What is being asked:
Every line below is to be quoted exactly, with nothing added or dropped.
◆ ◆ ◆ ◆ ◆ ◆ ◆
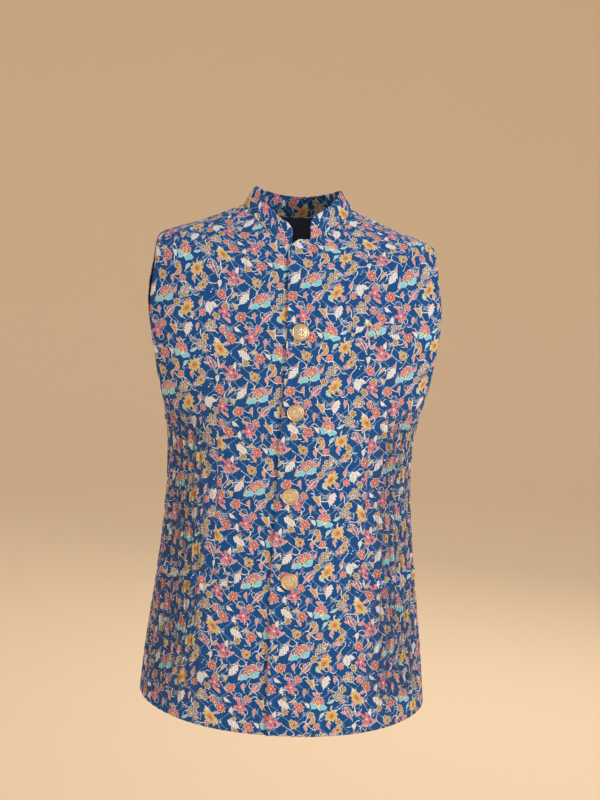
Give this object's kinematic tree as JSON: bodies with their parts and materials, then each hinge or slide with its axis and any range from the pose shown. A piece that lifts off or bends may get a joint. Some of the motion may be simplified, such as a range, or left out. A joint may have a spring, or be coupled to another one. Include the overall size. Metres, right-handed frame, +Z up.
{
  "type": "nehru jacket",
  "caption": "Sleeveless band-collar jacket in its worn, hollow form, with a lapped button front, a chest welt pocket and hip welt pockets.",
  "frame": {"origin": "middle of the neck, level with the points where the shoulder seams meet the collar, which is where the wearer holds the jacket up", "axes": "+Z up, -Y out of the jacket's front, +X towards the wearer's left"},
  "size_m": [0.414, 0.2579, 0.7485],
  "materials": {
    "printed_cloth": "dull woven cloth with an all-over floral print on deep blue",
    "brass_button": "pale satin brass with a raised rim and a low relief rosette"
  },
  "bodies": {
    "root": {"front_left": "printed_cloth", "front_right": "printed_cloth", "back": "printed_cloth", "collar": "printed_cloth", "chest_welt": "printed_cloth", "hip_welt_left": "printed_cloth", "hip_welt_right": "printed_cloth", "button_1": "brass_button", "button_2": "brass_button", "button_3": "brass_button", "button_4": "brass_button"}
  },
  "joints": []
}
◆ ◆ ◆ ◆ ◆ ◆ ◆
Output of the task:
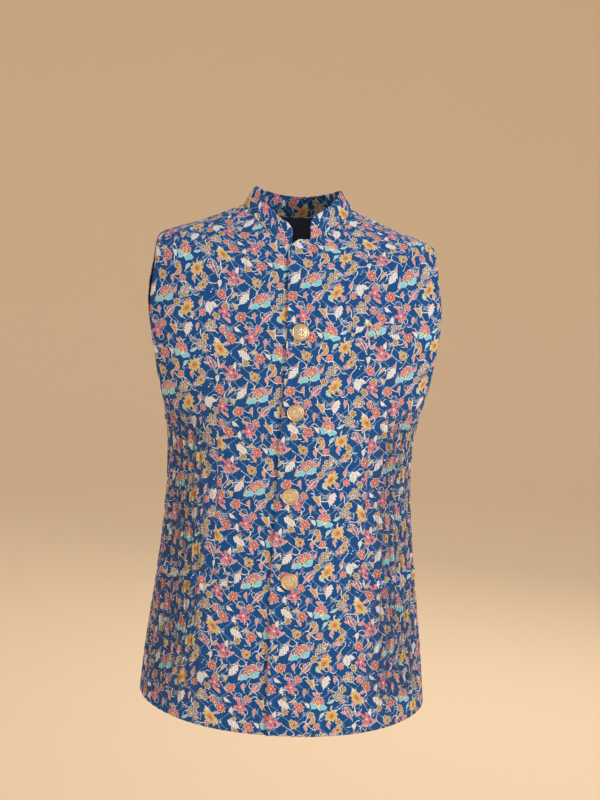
Give this object's kinematic tree as JSON: bodies with their parts and materials, then each hinge or slide with its axis and any range from the pose shown. A piece that lifts off or bends may get a joint. Some of the motion may be simplified, such as a range, or left out. A joint may have a spring, or be coupled to another one. Include the overall size. Metres, right-handed frame, +Z up.
{
  "type": "nehru jacket",
  "caption": "Sleeveless band-collar jacket in its worn, hollow form, with a lapped button front, a chest welt pocket and hip welt pockets.",
  "frame": {"origin": "middle of the neck, level with the points where the shoulder seams meet the collar, which is where the wearer holds the jacket up", "axes": "+Z up, -Y out of the jacket's front, +X towards the wearer's left"},
  "size_m": [0.414, 0.2579, 0.7485],
  "materials": {
    "printed_cloth": "dull woven cloth with an all-over floral print on deep blue",
    "brass_button": "pale satin brass with a raised rim and a low relief rosette"
  },
  "bodies": {
    "root": {"front_left": "printed_cloth", "front_right": "printed_cloth", "back": "printed_cloth", "collar": "printed_cloth", "chest_welt": "printed_cloth", "hip_welt_left": "printed_cloth", "hip_welt_right": "printed_cloth", "button_1": "brass_button", "button_2": "brass_button", "button_3": "brass_button", "button_4": "brass_button"}
  },
  "joints": []
}